WRITTEN INSTRUCTION: Everything from the line containing "Keep writing the" through the line containing "OXIDE_SHEEN = 0.15" must be quoted exactly; everything else is left out.

STORED RECORDS:
■ ■ ■ ■ ■ ■ ■
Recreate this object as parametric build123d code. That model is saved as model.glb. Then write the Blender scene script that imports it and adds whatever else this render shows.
■ ■ ■ ■ ■ ■ ■
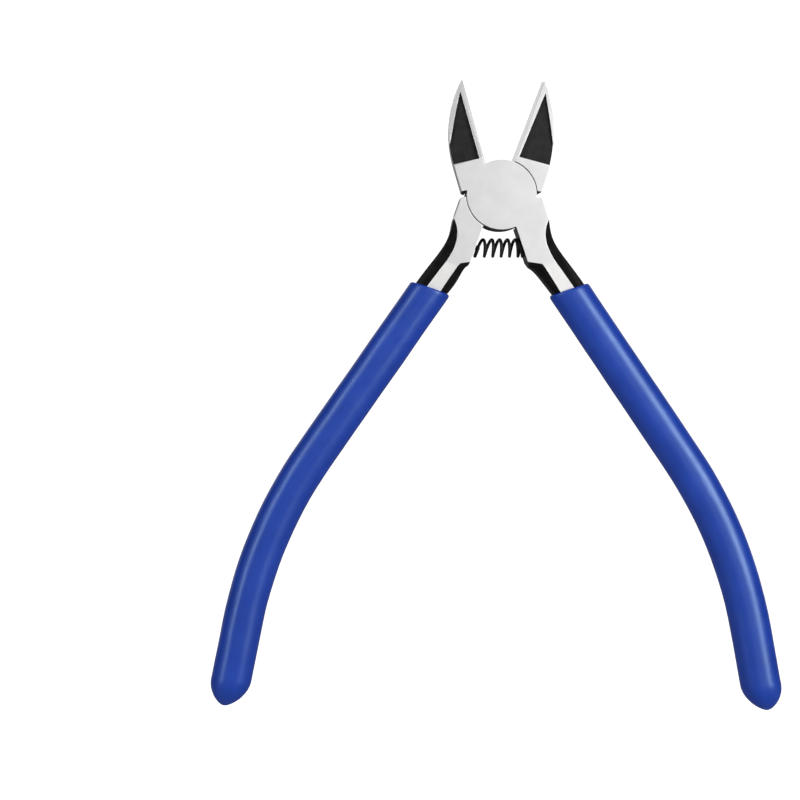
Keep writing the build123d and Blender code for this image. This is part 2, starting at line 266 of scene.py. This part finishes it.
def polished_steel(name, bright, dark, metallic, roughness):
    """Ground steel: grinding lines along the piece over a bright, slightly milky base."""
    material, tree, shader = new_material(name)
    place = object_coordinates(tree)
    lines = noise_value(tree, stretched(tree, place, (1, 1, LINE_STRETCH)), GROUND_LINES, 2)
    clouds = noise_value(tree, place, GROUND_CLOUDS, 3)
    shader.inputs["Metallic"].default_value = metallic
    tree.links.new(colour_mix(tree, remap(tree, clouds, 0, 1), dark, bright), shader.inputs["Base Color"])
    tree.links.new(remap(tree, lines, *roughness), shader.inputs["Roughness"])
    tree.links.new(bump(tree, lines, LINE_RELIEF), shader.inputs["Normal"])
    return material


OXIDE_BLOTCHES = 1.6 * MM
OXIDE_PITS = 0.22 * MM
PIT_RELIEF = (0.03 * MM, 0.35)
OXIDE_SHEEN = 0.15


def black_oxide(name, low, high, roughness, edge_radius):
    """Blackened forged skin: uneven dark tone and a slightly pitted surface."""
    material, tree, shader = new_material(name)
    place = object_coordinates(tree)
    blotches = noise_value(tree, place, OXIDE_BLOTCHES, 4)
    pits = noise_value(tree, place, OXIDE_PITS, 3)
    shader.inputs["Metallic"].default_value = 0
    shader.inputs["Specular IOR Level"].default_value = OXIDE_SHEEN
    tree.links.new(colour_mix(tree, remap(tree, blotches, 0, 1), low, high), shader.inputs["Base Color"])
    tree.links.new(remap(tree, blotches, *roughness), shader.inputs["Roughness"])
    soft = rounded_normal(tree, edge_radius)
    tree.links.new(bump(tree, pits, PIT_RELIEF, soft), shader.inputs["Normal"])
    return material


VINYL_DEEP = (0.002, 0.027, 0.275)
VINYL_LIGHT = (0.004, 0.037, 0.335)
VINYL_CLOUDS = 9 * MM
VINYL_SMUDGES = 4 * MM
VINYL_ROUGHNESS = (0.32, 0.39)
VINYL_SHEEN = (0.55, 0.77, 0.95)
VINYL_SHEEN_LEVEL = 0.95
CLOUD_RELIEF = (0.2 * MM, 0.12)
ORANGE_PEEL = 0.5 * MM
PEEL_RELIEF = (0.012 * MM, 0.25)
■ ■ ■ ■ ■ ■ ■
RESULT FOR THIS TASK:
Keep writing the build123d and Blender code for this image. This is part 2, starting at line 266 of scene.py. This part finishes it.
def polished_steel(name, bright, dark, metallic, roughness):
    """Ground steel: grinding lines along the piece over a bright, slightly milky base."""
    material, tree, shader = new_material(name)
    place = object_coordinates(tree)
    lines = noise_value(tree, stretched(tree, place, (1, 1, LINE_STRETCH)), GROUND_LINES, 2)
    clouds = noise_value(tree, place, GROUND_CLOUDS, 3)
    shader.inputs["Metallic"].default_value = metallic
    tree.links.new(colour_mix(tree, remap(tree, clouds, 0, 1), dark, bright), shader.inputs["Base Color"])
    tree.links.new(remap(tree, lines, *roughness), shader.inputs["Roughness"])
    tree.links.new(bump(tree, lines, LINE_RELIEF), shader.inputs["Normal"])
    return material


OXIDE_BLOTCHES = 1.6 * MM
OXIDE_PITS = 0.22 * MM
PIT_RELIEF = (0.03 * MM, 0.35)
OXIDE_SHEEN = 0.15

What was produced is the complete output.